Of course it’s a frivolous waste of time.  The substance of the complaint is that “Chick-fil-A used to be one of [a gay couple and their daughter’s] favorite places to eat until Mr. Cathy’s latest statements were reported so widely.  Now, they feel completely unwelcome in the establishment.” [That's directly from the CRA website, and that's all they have on the matter.  I promise you, I'm not leaving anything out!]  Note that it’s not about anything anyone at their local restaurant did, as was the case with Denny’s problems with racial discrimination back in the early ’90s; it was, rather, what Cathy — an American citizen with the full protection of the Constitution, including the First Amendment’s freedom of speech and of religion — was reported to have said.
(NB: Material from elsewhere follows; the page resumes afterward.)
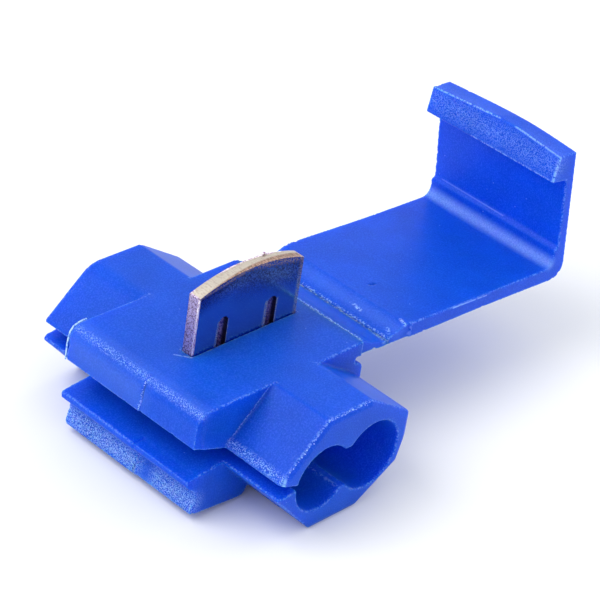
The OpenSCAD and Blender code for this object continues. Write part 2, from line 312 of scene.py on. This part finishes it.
def plastic(name, strokes, cracks_and_painted_shade=()):
    """Blue plastic with its own worn places, partly painted highlights, dark cracks and painted shade lines, in
    millimetres.
    """
    material, tree, shader = finish_of(name)
    shader.inputs["Specular IOR Level"].default_value = 0.13
    shader.inputs["Subsurface Weight"].default_value = 0.8
    shader.inputs["Subsurface Radius"].default_value = (0.03, 0.22, 1.0)
    shader.inputs["Subsurface Scale"].default_value = 3.0 * MM
    place = place_mm(tree)
    uneven = use(tree, grain, {"Place": place})
    edge = add(tree, "ShaderNodeAttribute", attribute_name="edge").outputs["Fac"]
    chip = add(tree, "ShaderNodeAttribute", attribute_name="chip").outputs["Fac"]
    # Sharp edges turn a little pale and grainy: partly wear, partly a painted highlight along the edges.
    edge_wear_and_highlight = use(tree, speckle, {"Place": place, "Size": 0.14, "Cover": 0.36})["Mask"]
    pale = worn(tree, place, strokes)
    pale = sum_of(tree, "MAXIMUM", pale, sum_of(tree, "MULTIPLY", sum_of(tree, "MULTIPLY", edge, edge_wear_and_highlight), 0.3))
    pale = sum_of(tree, "MAXIMUM", pale, sum_of(tree, "MULTIPLY", chip, 0.35))
    dots = use(tree, specks, {"Place": place, "Per Mm": 1.1, "Size": 0.07})["Mask"]
    pale = sum_of(tree, "MAXIMUM", pale, sum_of(tree, "MULTIPLY", dots, 0.5))
    pale = sum_of(tree, "ADD", pale, ramp(tree, uneven["Height"], 0.42, 0.72, 0.0, 0.045))
    cloudy = sum_of(tree, "ADD", sum_of(tree, "MULTIPLY", uneven["Mottle"], 0.45),
                    sum_of(tree, "MULTIPLY", uneven["Height"], 0.55))
    blue = blended(tree, ramp(tree, cloudy, 0.36, 0.64, kind="LINEAR"), [c * 0.88 for c in DEEP_BLUE],
                   [c * 1.12 for c in DEEP_BLUE])
    if cracks_and_painted_shade:
        blue = blended(tree, worn(tree, place, cracks_and_painted_shade), blue, [c * 0.3 for c in DEEP_BLUE])
    tree.links.new(blended(tree, pale, blue, PALE_BLUE), shader.inputs["Base Color"])
    rough = sum_of(tree, "MULTIPLY_ADD", uneven["Height"], 0.12, 0.34)
    tree.links.new(sum_of(tree, "MULTIPLY_ADD", pale, 0.3, rough), shader.inputs["Roughness"])
    height = sum_of(tree, "MULTIPLY_ADD", pale, 1.5, sum_of(tree, "MULTIPLY", uneven["Height"], 0.35))
    bump = add(tree, "ShaderNodeBump", {"Height": height, "Strength": 0.5, "Distance": 0.02 * MM})
    tree.links.new(bump.outputs[0], shader.inputs["Normal"])
    return material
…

The IHRC, formed by the Illinois Human Rights Act (775 ILCS 5/1-101 et seq.), exists, according to its own website, “to adjudicate complaints of civil rights violation in housing, employment, public accommodations [such as restaurants] and financial credit”.  Under 775 ILCS 5/5-102.1, para. (b), which defines non-violations with respect to public accommodations, “the exercise of free speech, free expression, free exercise of religion or expression of religiously based views by any individual or group of individuals that is protected under the First Amendment to the United States Constitution or under Section 3 of Article I, or Section 4 of Article I, of the Illinois Constitution, shall not be a civil rights violation.”

It’s not enough for Cathy to have said things that the media and various LGBT activists presented and interpreted as hateful.  It would not be enough even had Cathy openly said, in the manner of the vile Fred Phelps, “God hates fags.”  Now, if Joe Schmuckatelli, the manager of the Bedrock Chick-fil-A, saw two men holding hands and tossed them out on their ears while shouting obscenities, then there would be a case under IHRA.  And Cathy himself would probably lead the auto-da-fé by personally firing Schmuckatelli, while most of us in the pro-traditional marriage camp would be writing the equivalent of facepalms (“Thanks a lot, you jerk!”).

The point is that Cathy, whatever you may think of his opinion, didn’t surrender his right of free speech or his freedom of religion by dint of going into business.  Moreover, the law recognizes a distinction between Cathy himself and Chick-fil-A, which may be the Cathy family business but is not the Cathy family themselves.  And as others have pointed out, if you can punish a business for the owner being anti-SSM, you can punish a business for the owner being pro-SSM, or pro-abortion, or pro-whatever else is on the leftist agenda.  Can you imagine the fireworks that would shoot off if, say, Jacksonville, Fla., tried to run Starbuck’s out of town for contributing to Planned Barrenhood?

“Yes, but OUR position is good and reasonable; theirs is evil and irrational!”  However, the First Amendment isn’t contingent on opinions being good or rational, especially if your definition of “rational” is solely “whatever means of reasoning brings the politically correct result”.  The point is that under the First Amendment there is no such thing as “politically incorrect” speech or thought.  If you want to throw out UT sociologist Mark Regnerus’ gay-parenting study as “scientific malfeasance”, you’d better be prepared to burn Evelyn Hooker’s “The Adjustment of the Male Overt Homosexual”, which sociologist and former CCNY professor Steven Goldberg once compared to “selecting a sample of 30 six-foot-tall women and six-foot-tall men and concluding that women are as tall as men.”

The idea that the couple suffered a human-rights violation because the media’s hatchet job on Dan Cathy made them feel unwelcome is much like a rear-echelon soldier demanding a Purple Heart because he got a paper cut carrying documents near a war zone.  It’s too out of proportion to the proximate cause; we’re tempted to mockery rather than sympathy.  “Oh, poor widdle baby, did your feewings get hurt?”

Sexual slavery?  That’s a human rights violation.  Human trafficking, ditto.  Ethnic cleansing, same.  Religious and political persecutions are human rights violations.  Having your dinner spoiled by the loud-mouthed liars and useful idiots of the press?  Hell, that’s another day at the office.  Cowboy up.

It would be nice if everyone respected everyone else, everyone told the truth with charity, and public debates were carried out without everyone demonizing everyone else.  But we’re not entitled to go through our lives without opposition, without ever feeling unloved or left out.  Sometimes, to paraphrase the Chorus at the end of Oedipus Rex, it’s all we can do to get through our whole lives unscathed.

Welcome to the human condition.  Original sin is a bitch, ain’t it?